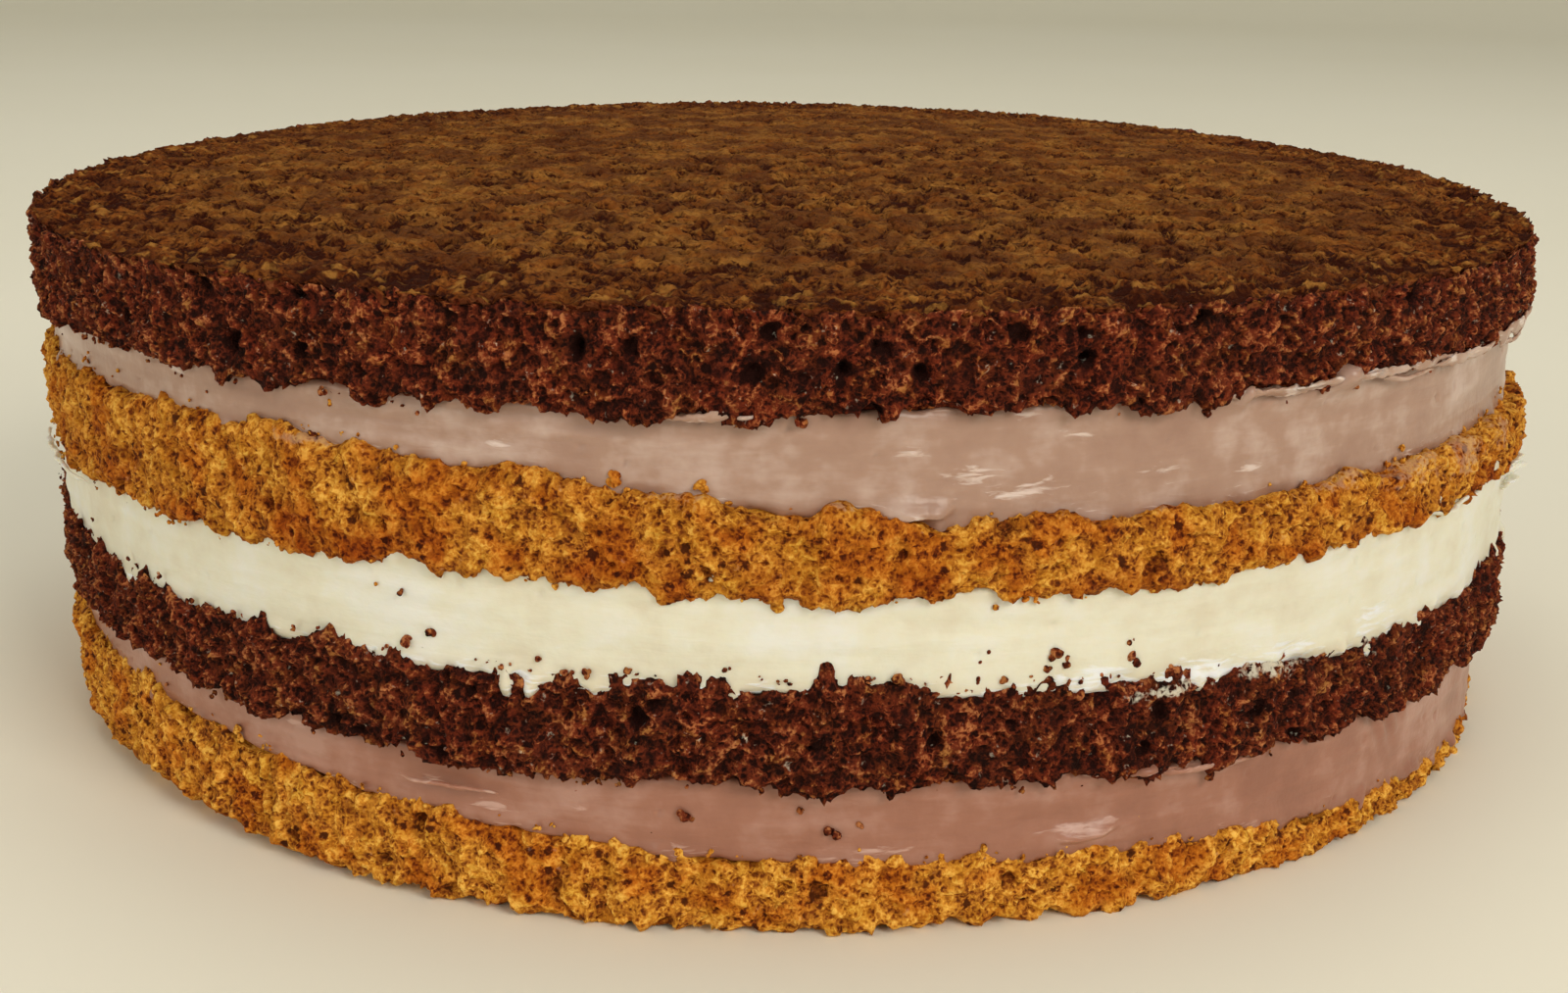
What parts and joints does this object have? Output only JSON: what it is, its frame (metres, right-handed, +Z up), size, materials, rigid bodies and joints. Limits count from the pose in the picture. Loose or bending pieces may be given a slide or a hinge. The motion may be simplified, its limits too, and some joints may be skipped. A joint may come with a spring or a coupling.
{
  "type": "layer cake",
  "caption": "Round, uncut and undecorated layer cake: sponge discs in golden and cocoa with cocoa and vanilla creams between them, all showing at the side.",
  "frame": {"origin": "middle of the cake's flat underside, at the table", "axes": "+Z up through the layers, -Y towards the front, +X to the right as seen from the front"},
  "size_m": [0.2652, 0.2648, 0.0898],
  "materials": {
    "golden_sponge": "torn open crumb of a golden sponge, dry and matte",
    "cocoa_sponge": "torn open crumb of a cocoa sponge with a baked skin on top, dry and matte",
    "cocoa_cream": "smooth spread cocoa cream with a soft wet sheen",
    "vanilla_cream": "smooth spread vanilla cream with a soft sheen"
  },
  "bodies": {
    "root": {"sponge_golden_base": "golden_sponge", "cream_cocoa_lower": "cocoa_cream", "sponge_cocoa_middle": "cocoa_sponge", "cream_vanilla": "vanilla_cream", "sponge_golden_upper": "golden_sponge", "cream_cocoa_upper": "cocoa_cream", "sponge_cocoa_top": "cocoa_sponge"}
  },
  "joints": []
}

EXERCISE DETAILS: Return what is listed above, exactly and completely.

COMPLETE ANSWER:
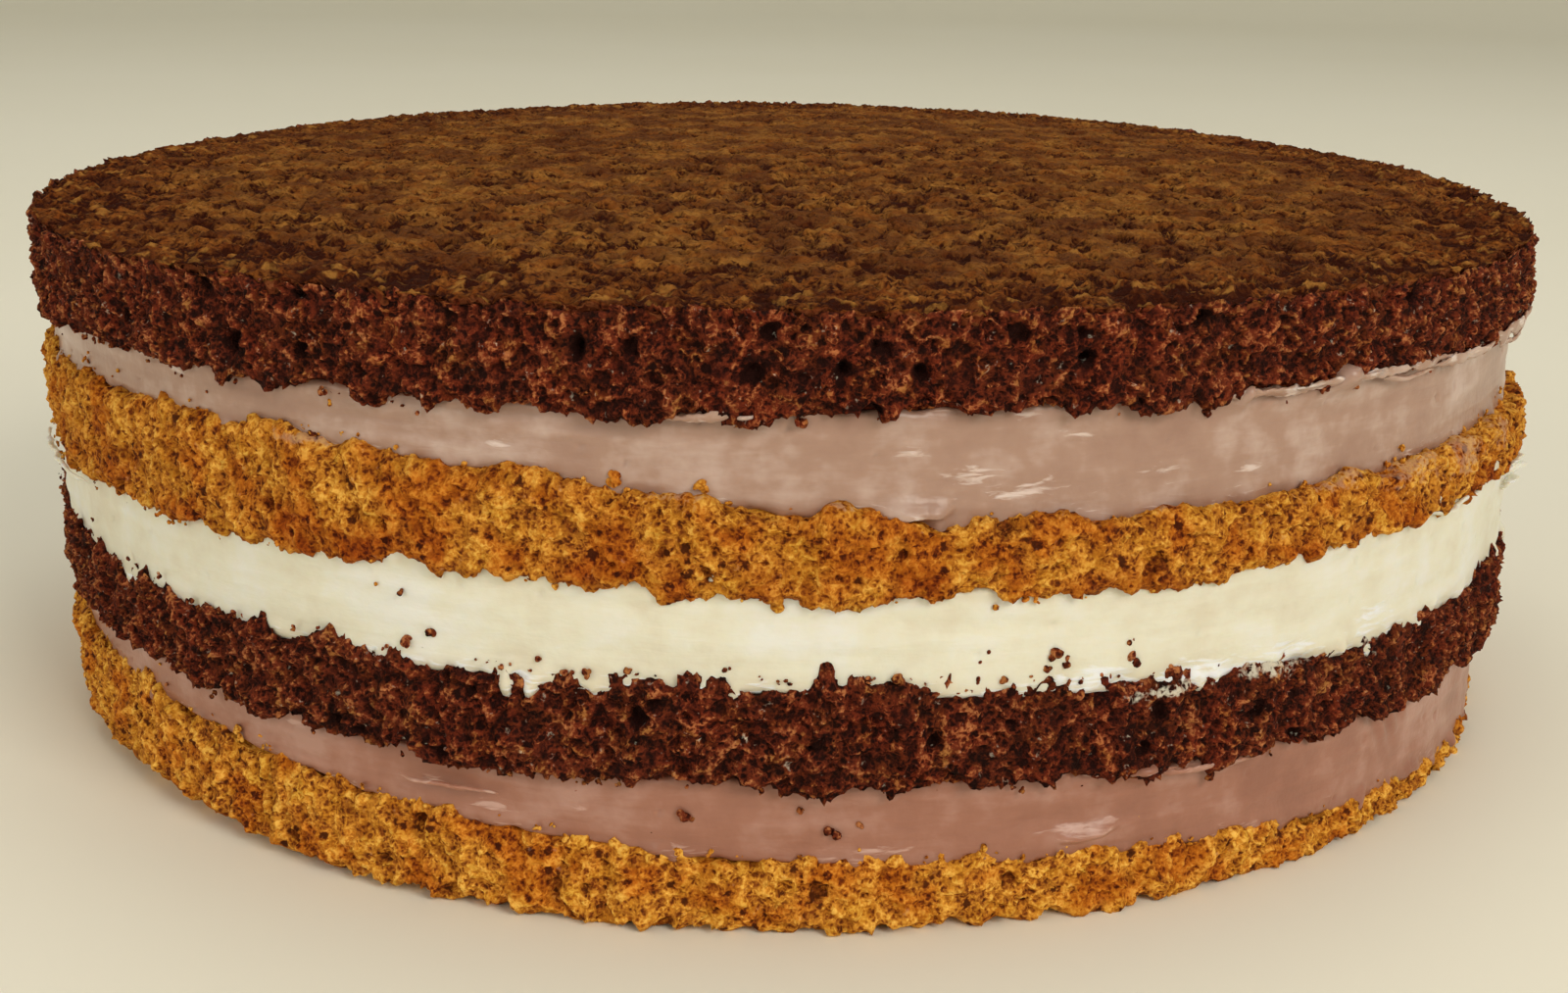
What parts and joints does this object have? Output only JSON: what it is, its frame (metres, right-handed, +Z up), size, materials, rigid bodies and joints. Limits count from the pose in the picture. Loose or bending pieces may be given a slide or a hinge. The motion may be simplified, its limits too, and some joints may be skipped. A joint may come with a spring or a coupling.
{
  "type": "layer cake",
  "caption": "Round, uncut and undecorated layer cake: sponge discs in golden and cocoa with cocoa and vanilla creams between them, all showing at the side.",
  "frame": {"origin": "middle of the cake's flat underside, at the table", "axes": "+Z up through the layers, -Y towards the front, +X to the right as seen from the front"},
  "size_m": [0.2652, 0.2648, 0.0898],
  "materials": {
    "golden_sponge": "torn open crumb of a golden sponge, dry and matte",
    "cocoa_sponge": "torn open crumb of a cocoa sponge with a baked skin on top, dry and matte",
    "cocoa_cream": "smooth spread cocoa cream with a soft wet sheen",
    "vanilla_cream": "smooth spread vanilla cream with a soft sheen"
  },
  "bodies": {
    "root": {"sponge_golden_base": "golden_sponge", "cream_cocoa_lower": "cocoa_cream", "sponge_cocoa_middle": "cocoa_sponge", "cream_vanilla": "vanilla_cream", "sponge_golden_upper": "golden_sponge", "cream_cocoa_upper": "cocoa_cream", "sponge_cocoa_top": "cocoa_sponge"}
  },
  "joints": []
}